* _What you will do_: Repeat, exactly as written, every line from the one holding "plainPanels();" through the one holding "low, high = Vector((1e9,)". Leave out all other lines.

* _Source records_:
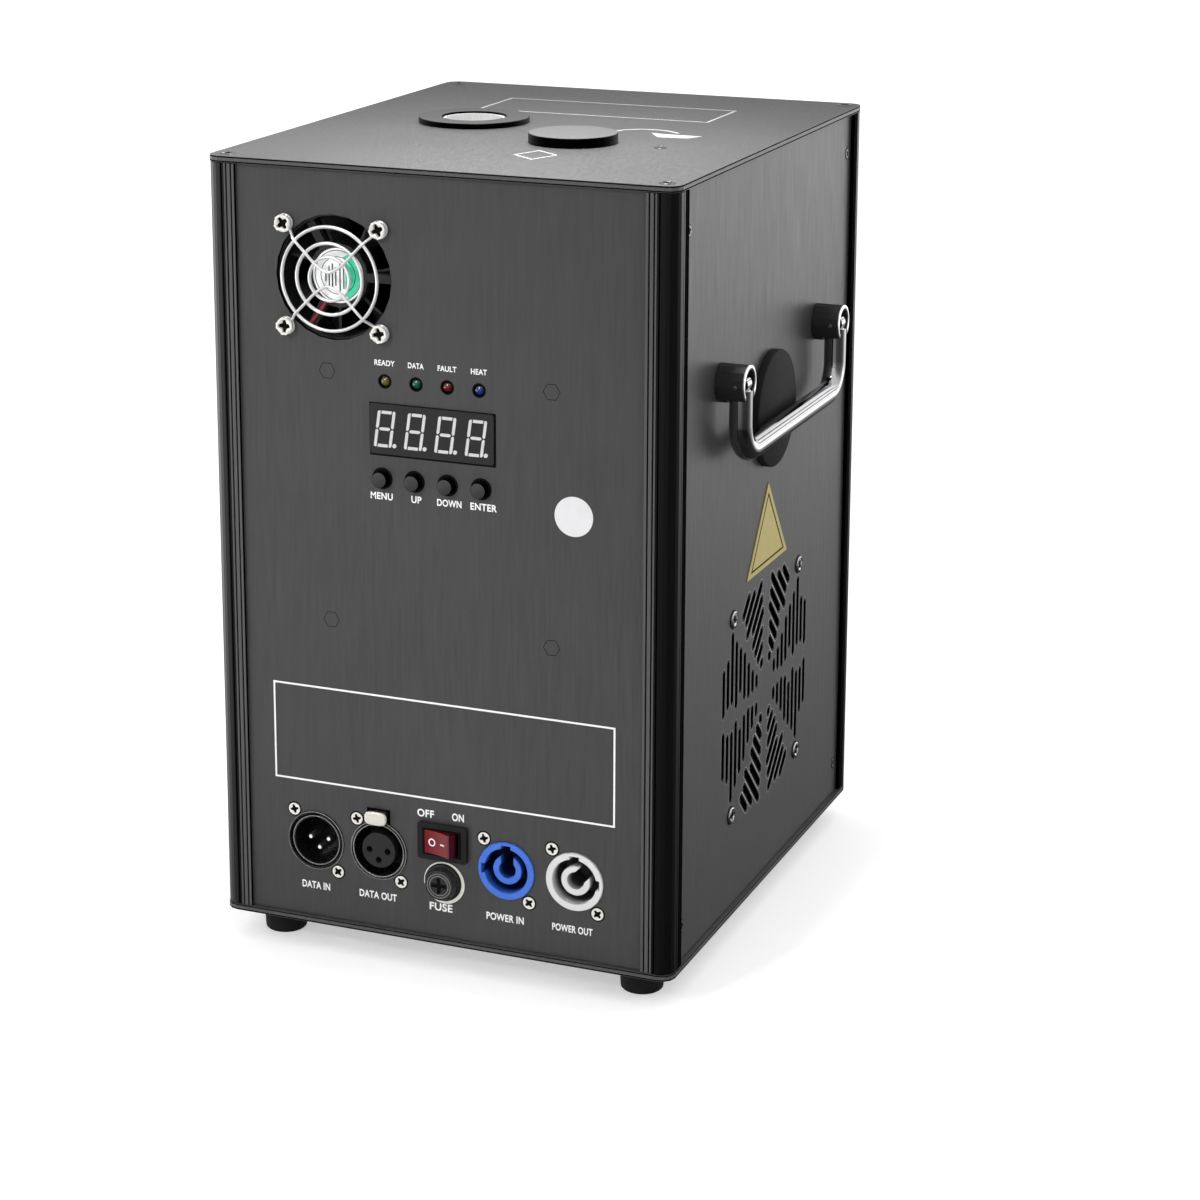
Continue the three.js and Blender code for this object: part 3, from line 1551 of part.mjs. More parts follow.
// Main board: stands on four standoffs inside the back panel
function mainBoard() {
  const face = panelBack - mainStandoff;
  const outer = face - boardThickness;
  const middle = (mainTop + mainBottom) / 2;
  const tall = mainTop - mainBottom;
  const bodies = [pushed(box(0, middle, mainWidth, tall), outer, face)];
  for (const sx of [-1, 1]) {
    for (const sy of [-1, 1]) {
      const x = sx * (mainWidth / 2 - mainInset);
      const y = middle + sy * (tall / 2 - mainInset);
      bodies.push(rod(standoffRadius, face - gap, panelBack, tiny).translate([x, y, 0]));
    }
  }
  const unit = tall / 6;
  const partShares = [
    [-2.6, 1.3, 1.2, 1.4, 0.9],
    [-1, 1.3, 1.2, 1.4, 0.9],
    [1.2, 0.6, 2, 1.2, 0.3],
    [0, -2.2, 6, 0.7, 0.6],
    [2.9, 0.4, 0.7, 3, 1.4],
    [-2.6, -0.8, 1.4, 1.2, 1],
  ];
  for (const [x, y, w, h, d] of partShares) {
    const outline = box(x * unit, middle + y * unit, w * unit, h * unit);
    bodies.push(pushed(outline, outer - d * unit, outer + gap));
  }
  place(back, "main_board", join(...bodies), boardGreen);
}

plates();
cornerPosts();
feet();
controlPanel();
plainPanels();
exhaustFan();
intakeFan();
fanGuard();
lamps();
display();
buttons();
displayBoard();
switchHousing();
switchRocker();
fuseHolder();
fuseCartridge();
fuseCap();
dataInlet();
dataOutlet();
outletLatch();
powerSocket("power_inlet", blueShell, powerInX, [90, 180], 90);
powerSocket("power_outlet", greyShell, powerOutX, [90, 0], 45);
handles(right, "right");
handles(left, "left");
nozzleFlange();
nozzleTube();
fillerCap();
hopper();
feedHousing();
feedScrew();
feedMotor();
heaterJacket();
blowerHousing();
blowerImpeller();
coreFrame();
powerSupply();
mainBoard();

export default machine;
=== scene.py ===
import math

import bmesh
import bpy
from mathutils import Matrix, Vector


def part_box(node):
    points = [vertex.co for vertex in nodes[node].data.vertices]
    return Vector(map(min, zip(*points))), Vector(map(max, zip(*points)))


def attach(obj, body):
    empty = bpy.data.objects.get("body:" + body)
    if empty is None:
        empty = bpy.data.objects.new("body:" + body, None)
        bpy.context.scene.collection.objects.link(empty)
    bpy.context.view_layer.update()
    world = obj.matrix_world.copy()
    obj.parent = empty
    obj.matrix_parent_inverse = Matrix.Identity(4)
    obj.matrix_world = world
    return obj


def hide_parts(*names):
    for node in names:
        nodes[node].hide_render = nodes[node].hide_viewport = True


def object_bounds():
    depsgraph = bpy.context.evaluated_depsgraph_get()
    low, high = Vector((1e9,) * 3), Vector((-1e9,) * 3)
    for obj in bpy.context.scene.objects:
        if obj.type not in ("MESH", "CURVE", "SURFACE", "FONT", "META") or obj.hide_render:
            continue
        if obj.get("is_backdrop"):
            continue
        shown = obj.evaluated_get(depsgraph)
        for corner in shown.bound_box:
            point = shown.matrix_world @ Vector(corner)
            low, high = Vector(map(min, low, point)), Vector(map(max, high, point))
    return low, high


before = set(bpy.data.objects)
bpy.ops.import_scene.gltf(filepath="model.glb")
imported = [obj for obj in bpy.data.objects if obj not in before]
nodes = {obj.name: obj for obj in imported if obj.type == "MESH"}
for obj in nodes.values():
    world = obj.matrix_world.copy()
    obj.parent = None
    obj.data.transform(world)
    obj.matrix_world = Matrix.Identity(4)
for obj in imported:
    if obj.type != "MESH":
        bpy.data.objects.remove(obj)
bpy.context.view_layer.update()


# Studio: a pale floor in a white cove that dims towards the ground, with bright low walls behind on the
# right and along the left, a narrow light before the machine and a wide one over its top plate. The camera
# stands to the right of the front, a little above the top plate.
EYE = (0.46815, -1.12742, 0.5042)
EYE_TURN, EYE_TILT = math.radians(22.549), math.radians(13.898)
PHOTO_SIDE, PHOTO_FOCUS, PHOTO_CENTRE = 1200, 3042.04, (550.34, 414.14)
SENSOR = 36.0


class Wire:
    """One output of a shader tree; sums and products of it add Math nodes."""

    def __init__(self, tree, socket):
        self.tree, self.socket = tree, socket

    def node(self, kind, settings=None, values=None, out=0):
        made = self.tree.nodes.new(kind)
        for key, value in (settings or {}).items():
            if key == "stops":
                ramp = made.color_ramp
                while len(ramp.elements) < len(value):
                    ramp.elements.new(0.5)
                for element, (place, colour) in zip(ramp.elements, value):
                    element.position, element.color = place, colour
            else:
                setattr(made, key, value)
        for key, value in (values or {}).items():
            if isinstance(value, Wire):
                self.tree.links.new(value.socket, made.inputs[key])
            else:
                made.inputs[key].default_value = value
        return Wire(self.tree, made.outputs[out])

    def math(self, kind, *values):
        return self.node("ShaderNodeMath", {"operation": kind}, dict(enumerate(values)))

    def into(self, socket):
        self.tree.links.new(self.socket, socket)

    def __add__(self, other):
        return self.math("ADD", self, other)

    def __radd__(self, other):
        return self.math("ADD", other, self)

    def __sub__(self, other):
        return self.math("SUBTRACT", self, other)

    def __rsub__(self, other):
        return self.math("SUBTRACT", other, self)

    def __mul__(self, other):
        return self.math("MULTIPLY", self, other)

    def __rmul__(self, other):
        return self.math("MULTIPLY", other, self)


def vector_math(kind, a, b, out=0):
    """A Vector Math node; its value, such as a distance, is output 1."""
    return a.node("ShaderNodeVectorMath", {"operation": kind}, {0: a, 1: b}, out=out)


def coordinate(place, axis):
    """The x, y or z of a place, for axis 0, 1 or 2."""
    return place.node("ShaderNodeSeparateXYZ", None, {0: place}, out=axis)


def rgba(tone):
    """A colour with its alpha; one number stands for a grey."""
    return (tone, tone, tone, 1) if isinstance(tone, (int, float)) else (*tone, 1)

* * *

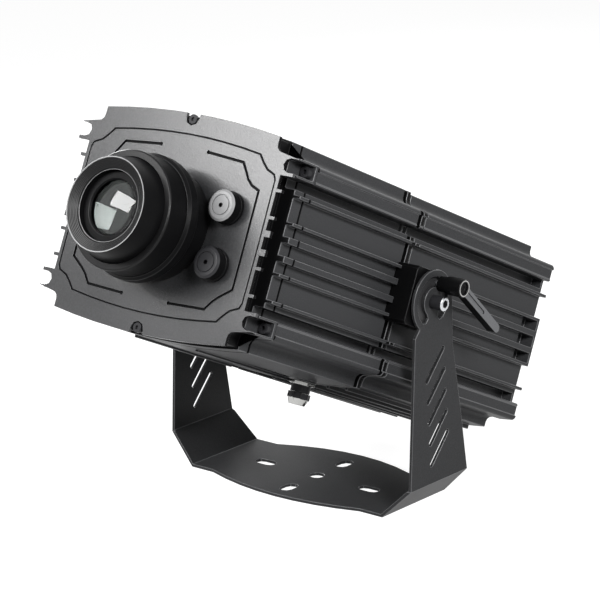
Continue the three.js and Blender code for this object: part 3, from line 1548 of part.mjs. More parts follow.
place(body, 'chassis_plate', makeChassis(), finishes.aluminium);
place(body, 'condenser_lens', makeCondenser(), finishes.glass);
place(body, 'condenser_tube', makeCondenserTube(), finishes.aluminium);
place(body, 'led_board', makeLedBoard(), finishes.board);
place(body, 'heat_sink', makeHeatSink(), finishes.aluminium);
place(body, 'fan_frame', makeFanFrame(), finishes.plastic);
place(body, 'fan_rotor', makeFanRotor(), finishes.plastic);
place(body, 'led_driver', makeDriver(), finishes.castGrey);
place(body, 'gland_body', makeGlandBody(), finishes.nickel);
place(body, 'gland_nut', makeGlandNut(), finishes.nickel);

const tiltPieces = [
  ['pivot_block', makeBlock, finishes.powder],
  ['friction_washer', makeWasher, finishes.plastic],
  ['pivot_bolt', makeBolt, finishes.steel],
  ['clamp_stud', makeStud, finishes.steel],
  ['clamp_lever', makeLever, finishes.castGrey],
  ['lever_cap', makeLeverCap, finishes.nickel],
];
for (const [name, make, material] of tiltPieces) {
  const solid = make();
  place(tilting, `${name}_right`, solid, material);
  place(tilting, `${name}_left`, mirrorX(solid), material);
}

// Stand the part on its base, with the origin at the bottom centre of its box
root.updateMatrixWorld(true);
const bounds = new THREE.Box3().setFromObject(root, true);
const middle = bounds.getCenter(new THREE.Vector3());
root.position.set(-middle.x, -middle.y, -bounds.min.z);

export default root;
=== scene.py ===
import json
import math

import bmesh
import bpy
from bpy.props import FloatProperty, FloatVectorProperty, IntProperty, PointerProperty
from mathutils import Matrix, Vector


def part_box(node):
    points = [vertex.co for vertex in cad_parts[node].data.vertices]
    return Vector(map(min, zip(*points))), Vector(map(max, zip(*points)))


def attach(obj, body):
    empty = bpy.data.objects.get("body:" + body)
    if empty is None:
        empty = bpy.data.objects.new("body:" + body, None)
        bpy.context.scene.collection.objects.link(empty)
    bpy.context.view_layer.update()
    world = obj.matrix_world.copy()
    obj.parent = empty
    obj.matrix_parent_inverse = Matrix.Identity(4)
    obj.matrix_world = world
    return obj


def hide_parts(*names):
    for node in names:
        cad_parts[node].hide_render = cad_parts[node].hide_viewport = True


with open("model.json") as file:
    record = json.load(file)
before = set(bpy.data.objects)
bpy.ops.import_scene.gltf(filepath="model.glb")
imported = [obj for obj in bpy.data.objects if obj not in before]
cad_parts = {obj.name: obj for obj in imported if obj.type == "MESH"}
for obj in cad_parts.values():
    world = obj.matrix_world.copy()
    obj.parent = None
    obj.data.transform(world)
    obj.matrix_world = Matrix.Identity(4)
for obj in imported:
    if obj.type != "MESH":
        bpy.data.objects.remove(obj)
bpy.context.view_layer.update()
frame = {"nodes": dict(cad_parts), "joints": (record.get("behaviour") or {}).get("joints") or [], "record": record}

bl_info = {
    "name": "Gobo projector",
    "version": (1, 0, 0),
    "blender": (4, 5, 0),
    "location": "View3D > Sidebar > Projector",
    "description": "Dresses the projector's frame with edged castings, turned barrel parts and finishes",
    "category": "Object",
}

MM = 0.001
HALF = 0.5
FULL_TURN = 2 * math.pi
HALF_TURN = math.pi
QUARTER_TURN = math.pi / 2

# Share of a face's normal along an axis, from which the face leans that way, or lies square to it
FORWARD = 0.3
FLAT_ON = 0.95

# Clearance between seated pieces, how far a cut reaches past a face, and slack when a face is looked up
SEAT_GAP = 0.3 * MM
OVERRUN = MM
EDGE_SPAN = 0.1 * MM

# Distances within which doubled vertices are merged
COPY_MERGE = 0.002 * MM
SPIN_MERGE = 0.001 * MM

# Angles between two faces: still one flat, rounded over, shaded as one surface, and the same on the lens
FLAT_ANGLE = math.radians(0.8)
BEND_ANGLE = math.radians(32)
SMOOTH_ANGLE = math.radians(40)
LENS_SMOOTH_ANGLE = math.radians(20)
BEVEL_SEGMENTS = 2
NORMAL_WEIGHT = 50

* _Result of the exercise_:
plainPanels();
exhaustFan();
intakeFan();
fanGuard();
lamps();
display();
buttons();
displayBoard();
switchHousing();
switchRocker();
fuseHolder();
fuseCartridge();
fuseCap();
dataInlet();
dataOutlet();
outletLatch();
powerSocket("power_inlet", blueShell, powerInX, [90, 180], 90);
powerSocket("power_outlet", greyShell, powerOutX, [90, 0], 45);
handles(right, "right");
handles(left, "left");
nozzleFlange();
nozzleTube();
fillerCap();
hopper();
feedHousing();
feedScrew();
feedMotor();
heaterJacket();
blowerHousing();
blowerImpeller();
coreFrame();
powerSupply();
mainBoard();

export default machine;
=== scene.py ===
import math

import bmesh
import bpy
from mathutils import Matrix, Vector


def part_box(node):
    points = [vertex.co for vertex in nodes[node].data.vertices]
    return Vector(map(min, zip(*points))), Vector(map(max, zip(*points)))


def attach(obj, body):
    empty = bpy.data.objects.get("body:" + body)
    if empty is None:
        empty = bpy.data.objects.new("body:" + body, None)
        bpy.context.scene.collection.objects.link(empty)
    bpy.context.view_layer.update()
    world = obj.matrix_world.copy()
    obj.parent = empty
    obj.matrix_parent_inverse = Matrix.Identity(4)
    obj.matrix_world = world
    return obj


def hide_parts(*names):
    for node in names:
        nodes[node].hide_render = nodes[node].hide_viewport = True


def object_bounds():
    depsgraph = bpy.context.evaluated_depsgraph_get()
    low, high = Vector((1e9,) * 3), Vector((-1e9,) * 3)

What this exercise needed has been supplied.